Plusieurs dizaines de débrayages étaient en cours lundi dans tout le pays, en particulier dans le secteur automobile, pour soutenir des revendications portant notamment sur un financement par les employeurs d'une réduction du temps de travail à 28 heures hebdomadaires.
"Nous luttons pour une flexibilité du temps de travail, une première depuis la lutte pour les 35 heures", engagée en 1984 et "restée dans les mémoires comme l'un des gros succès d'IG Metall", rappelle Claudia König, responsable syndicale, qui a rejoint le cortège berlinois de centaines de métallos, gilets de travail rouges et sifflets à la main.
Conformément à une stratégie bien huilée, les arrêts de travail affectent des entreprises soigneusement choisies, dont Volkswagen, Porsche, Otis et Bombardier, dans l'Ouest en Rhénanie du Nord-Westphalie (avec 700.000 grévistes annoncés), mais aussi dans le Sud et l'Est.
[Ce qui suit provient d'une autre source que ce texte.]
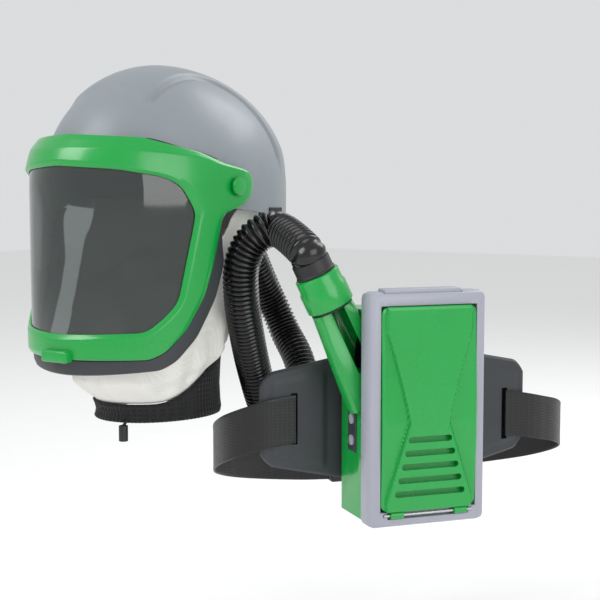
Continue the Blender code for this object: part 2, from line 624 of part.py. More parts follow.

IG Metall entend renforcer sa pression dès mardi, en appelant à débrayer dans 143 entreprises. Le mouvement doit durer au moins une semaine après de premières grèves d'avertissement très localisées la semaine dernière, notamment chez Porsche.
Depuis octobre, le syndicat exige pour les 3,9 millions d'employés du secteur une augmentation salariale de 6%. La fédération patronale Gesamtmetall propose 2%. Rien d'inhabituel. En général, les parties se retrouvent à mi-chemin.
- Semaine de 28 heures -
Mais cette fois, le conflit porte surtout sur un aménagement inédit du temps de travail demandé par IG Metall: le passage de la semaine de travail de 35 à 28 heures pour ceux qui le souhaitent, avec compensation partielle de la perte de salaire par l'employeur.
La formule serait valable deux ans au maximum et l'employeur devrait garantir un retour à un poste à plein temps.
"Les travailleurs ne sont pas que des travailleurs, ils ont des vies personnelles, des enfants, des parents âgés, tout ceci doit être pris en compte", résume à la tribune du rassemblement berlinois le patron local d'IG Metall, Olivier Höbel.
Le patronat du secteur juge une telle exigence inadmissible et impraticable. Il estime que près des deux tiers des salariés seraient éligibles à cet aménagement du temps de travail et redoute un casse-tête administratif et des ateliers dépeuplés.
Les employeurs soulignent également le risque de discrimination en cas de mise en place de ce régime pour les employés travaillant déjà à temps partiel pour un salaire réduit d'autant.
- Economie florissante -
Cette question a déjà fait achopper des négociations de branche à l'automne. Si l'impasse se confirme, l'étape suivante pourrait être la grève dure, une rareté dans ce pays pétri de culture de la cogestion.
Sans avancée du patronat, il sera "extrêmement difficile de mener cette négociation salariale à bien en se bornant à des grèves d'avertissement", a prévenu ce week-end un responsable d'IG Metall, Roman Zitzelsberger.
Avec près de 2,3 millions d'adhérents, IG Metall, qui défend les salariés toutes catégories confondues dans l'industrie (Siemens, ThyssenKrupp), la sidérurgie, l'automobile (VW, Daimler, Porsche), l'électronique ou encore le textile, est le plus gros syndicat d'Europe.
Les débrayages accompagnent traditionnellement les négociations salariales en Allemagne. En revanche, IG Metall n'a pas organisé de grève nationale et illimitée depuis 2003.
La fédération patronale menace, elle de porter l'affaire devant les tribunaux, signe d'un durcissement du conflit qui contraste avec les négociations sociales plutôt apaisées des dernières années.
Le prochain cycle de pourparlers démarrera ce jeudi, sur fond d'inquiétude patronale face à la menace d'un conflit à durée indéterminée dans des industries clés pour l'Allemagne, comme l'automobile ou les machines-outils.
Or IG Metall apparaît de son côté en position de force, porté par une conjoncture au beau fixe. Tous les fondamentaux de l'économie allemande, emploi, exportations, inflation, sont dans le vert.
Après avoir exigé pendant des décennies la redistribution des fruits de la croissance, le syndicat apporte cette fois une revendication neuve dans le paysage syndical mondial, même s'il estime depuis vingt ans qu'il revient aussi à l'employeur de financer les contraintes personnelles du travailleur.